▶ Set task
Reproduce exactly the lines from the one containing "on_door_wall() door_frame();" down to the one containing "obj.matrix_parent_inverse = Matrix.Identity(4)", including both of those lines, and nothing else.

▶ Given records

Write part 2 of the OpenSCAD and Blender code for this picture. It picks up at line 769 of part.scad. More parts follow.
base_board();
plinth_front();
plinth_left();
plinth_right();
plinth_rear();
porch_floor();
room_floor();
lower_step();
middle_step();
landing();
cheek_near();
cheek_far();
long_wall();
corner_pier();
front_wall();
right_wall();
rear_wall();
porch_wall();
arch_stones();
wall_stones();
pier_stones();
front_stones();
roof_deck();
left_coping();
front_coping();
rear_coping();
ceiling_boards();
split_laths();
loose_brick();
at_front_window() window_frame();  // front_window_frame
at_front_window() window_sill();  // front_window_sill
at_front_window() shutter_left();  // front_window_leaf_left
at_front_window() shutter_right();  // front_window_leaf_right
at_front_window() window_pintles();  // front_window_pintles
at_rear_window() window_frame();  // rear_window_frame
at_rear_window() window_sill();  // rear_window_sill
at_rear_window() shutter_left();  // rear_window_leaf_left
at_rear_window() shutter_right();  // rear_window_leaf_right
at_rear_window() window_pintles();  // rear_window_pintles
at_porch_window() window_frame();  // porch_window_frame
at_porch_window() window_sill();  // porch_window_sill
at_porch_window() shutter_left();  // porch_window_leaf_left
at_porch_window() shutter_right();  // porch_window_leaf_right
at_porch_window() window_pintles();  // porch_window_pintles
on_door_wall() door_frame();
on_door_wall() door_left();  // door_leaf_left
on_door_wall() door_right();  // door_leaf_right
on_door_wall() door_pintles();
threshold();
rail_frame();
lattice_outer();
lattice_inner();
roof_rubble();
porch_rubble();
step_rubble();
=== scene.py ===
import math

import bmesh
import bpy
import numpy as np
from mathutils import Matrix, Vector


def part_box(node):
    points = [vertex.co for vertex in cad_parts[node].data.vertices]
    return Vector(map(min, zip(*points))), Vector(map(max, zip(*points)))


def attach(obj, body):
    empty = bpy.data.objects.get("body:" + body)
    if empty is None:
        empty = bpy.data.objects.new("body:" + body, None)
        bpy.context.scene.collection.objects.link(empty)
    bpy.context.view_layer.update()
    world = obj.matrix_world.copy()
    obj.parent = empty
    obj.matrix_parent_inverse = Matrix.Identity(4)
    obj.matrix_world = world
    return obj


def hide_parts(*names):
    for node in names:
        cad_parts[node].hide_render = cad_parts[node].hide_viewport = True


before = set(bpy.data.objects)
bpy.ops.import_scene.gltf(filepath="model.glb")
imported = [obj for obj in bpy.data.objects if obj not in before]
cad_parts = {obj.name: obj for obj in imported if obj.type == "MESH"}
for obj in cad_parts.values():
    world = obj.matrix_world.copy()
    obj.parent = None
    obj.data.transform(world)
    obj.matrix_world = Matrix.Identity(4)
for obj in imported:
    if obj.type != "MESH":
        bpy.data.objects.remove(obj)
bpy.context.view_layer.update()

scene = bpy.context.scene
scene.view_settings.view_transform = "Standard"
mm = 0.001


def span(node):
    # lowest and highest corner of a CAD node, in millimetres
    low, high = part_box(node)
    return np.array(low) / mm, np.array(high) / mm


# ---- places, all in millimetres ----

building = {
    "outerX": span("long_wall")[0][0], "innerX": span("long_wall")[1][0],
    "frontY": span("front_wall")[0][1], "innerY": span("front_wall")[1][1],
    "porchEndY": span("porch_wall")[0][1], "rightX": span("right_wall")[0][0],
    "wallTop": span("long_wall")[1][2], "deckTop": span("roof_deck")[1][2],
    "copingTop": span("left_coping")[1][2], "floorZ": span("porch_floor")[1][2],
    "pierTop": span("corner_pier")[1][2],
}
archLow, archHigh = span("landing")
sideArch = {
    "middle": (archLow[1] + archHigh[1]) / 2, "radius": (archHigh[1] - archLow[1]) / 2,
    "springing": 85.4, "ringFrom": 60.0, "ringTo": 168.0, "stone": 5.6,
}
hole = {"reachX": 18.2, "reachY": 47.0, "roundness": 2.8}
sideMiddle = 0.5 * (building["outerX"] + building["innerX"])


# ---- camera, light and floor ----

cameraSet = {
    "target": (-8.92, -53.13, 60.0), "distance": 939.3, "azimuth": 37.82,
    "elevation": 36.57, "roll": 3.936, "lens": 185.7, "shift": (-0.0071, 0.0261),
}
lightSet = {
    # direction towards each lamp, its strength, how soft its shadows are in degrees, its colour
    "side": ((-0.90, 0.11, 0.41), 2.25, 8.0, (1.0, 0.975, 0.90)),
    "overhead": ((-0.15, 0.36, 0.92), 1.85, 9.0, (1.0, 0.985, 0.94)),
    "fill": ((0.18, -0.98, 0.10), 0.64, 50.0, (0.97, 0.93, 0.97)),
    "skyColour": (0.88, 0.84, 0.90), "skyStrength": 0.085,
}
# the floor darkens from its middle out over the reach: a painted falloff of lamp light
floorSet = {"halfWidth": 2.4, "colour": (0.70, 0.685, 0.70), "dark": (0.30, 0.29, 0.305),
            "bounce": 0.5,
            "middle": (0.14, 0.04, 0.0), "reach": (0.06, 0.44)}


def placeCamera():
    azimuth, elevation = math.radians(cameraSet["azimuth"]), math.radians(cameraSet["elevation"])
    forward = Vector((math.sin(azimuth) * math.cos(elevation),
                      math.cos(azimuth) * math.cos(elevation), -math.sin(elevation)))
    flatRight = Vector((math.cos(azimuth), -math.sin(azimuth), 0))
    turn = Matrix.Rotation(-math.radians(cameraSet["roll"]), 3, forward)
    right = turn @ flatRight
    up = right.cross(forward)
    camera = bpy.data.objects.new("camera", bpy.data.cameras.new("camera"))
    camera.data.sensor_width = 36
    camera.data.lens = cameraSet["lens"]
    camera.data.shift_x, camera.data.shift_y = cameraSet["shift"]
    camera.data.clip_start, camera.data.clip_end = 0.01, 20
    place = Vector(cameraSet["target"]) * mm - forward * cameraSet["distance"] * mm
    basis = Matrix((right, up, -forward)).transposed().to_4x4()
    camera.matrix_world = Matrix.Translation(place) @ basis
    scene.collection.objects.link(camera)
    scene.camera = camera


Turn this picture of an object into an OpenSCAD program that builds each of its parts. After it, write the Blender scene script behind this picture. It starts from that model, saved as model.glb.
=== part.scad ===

...

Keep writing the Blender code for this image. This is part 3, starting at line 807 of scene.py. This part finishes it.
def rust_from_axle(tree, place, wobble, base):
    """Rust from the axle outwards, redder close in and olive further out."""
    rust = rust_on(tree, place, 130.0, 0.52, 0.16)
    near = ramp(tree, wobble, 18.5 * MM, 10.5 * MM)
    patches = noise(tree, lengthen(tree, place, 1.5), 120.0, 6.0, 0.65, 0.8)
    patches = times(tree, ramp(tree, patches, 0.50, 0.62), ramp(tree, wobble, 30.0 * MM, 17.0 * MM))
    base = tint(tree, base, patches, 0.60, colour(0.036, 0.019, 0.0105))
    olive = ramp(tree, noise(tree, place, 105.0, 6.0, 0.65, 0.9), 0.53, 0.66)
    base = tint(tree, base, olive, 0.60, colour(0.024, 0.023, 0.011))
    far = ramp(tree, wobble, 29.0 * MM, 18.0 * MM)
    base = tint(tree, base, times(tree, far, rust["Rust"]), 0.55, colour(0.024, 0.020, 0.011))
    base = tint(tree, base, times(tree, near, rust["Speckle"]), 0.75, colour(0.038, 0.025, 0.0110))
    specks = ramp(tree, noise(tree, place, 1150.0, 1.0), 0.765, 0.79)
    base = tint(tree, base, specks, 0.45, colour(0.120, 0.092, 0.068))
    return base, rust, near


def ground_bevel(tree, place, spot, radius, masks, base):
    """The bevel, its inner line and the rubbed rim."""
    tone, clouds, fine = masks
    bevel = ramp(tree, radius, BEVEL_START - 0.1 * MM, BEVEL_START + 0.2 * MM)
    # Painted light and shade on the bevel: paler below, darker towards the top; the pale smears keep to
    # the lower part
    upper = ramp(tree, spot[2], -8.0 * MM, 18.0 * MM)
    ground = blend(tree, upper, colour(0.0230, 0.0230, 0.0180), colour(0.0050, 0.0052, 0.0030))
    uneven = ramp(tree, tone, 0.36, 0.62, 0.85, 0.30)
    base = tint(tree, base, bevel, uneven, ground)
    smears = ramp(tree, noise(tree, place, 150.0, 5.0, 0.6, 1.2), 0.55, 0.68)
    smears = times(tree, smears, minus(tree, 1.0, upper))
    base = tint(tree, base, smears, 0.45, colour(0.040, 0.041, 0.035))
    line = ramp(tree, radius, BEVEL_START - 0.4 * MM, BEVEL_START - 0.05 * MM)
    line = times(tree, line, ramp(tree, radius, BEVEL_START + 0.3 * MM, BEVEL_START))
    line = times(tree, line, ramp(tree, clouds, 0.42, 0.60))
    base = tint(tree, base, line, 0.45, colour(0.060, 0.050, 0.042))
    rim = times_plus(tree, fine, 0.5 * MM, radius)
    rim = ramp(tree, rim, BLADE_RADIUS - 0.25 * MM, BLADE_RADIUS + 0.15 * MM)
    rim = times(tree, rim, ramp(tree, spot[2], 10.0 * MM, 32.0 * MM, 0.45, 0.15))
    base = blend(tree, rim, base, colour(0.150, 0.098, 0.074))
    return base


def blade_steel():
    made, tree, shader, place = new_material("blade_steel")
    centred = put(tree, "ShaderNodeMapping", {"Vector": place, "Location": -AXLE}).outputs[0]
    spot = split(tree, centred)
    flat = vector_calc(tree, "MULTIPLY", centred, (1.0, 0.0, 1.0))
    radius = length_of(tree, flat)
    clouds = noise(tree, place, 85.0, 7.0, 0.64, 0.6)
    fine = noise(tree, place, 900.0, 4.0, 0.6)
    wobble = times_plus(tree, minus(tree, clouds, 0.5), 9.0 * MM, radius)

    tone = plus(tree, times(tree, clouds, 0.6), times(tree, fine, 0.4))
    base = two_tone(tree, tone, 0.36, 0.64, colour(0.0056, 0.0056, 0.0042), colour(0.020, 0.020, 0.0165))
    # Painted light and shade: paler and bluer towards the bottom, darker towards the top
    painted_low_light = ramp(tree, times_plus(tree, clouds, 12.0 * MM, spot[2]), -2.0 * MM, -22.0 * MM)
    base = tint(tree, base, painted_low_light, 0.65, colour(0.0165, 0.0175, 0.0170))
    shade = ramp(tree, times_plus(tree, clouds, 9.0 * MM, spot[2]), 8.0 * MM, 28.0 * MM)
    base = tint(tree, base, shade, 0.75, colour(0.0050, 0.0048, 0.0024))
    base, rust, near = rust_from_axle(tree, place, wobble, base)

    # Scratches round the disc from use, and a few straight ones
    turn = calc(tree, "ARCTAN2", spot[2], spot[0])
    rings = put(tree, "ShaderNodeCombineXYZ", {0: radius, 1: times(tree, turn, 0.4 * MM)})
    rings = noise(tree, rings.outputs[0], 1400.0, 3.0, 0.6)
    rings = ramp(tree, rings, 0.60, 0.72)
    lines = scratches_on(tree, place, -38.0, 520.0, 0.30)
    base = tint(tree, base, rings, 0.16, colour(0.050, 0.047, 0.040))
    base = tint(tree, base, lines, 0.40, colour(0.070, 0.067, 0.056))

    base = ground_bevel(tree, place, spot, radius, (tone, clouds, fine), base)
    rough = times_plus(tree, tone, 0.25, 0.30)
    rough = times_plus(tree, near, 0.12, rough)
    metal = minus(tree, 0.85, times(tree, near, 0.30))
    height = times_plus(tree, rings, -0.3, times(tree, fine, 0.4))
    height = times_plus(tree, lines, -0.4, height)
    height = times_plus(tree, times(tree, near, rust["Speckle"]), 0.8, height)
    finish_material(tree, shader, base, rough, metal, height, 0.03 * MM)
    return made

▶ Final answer
on_door_wall() door_frame();
on_door_wall() door_left();  // door_leaf_left
on_door_wall() door_right();  // door_leaf_right
on_door_wall() door_pintles();
threshold();
rail_frame();
lattice_outer();
lattice_inner();
roof_rubble();
porch_rubble();
step_rubble();
=== scene.py ===
import math

import bmesh
import bpy
import numpy as np
from mathutils import Matrix, Vector


def part_box(node):
    points = [vertex.co for vertex in cad_parts[node].data.vertices]
    return Vector(map(min, zip(*points))), Vector(map(max, zip(*points)))


def attach(obj, body):
    empty = bpy.data.objects.get("body:" + body)
    if empty is None:
        empty = bpy.data.objects.new("body:" + body, None)
        bpy.context.scene.collection.objects.link(empty)
    bpy.context.view_layer.update()
    world = obj.matrix_world.copy()
    obj.parent = empty
    obj.matrix_parent_inverse = Matrix.Identity(4)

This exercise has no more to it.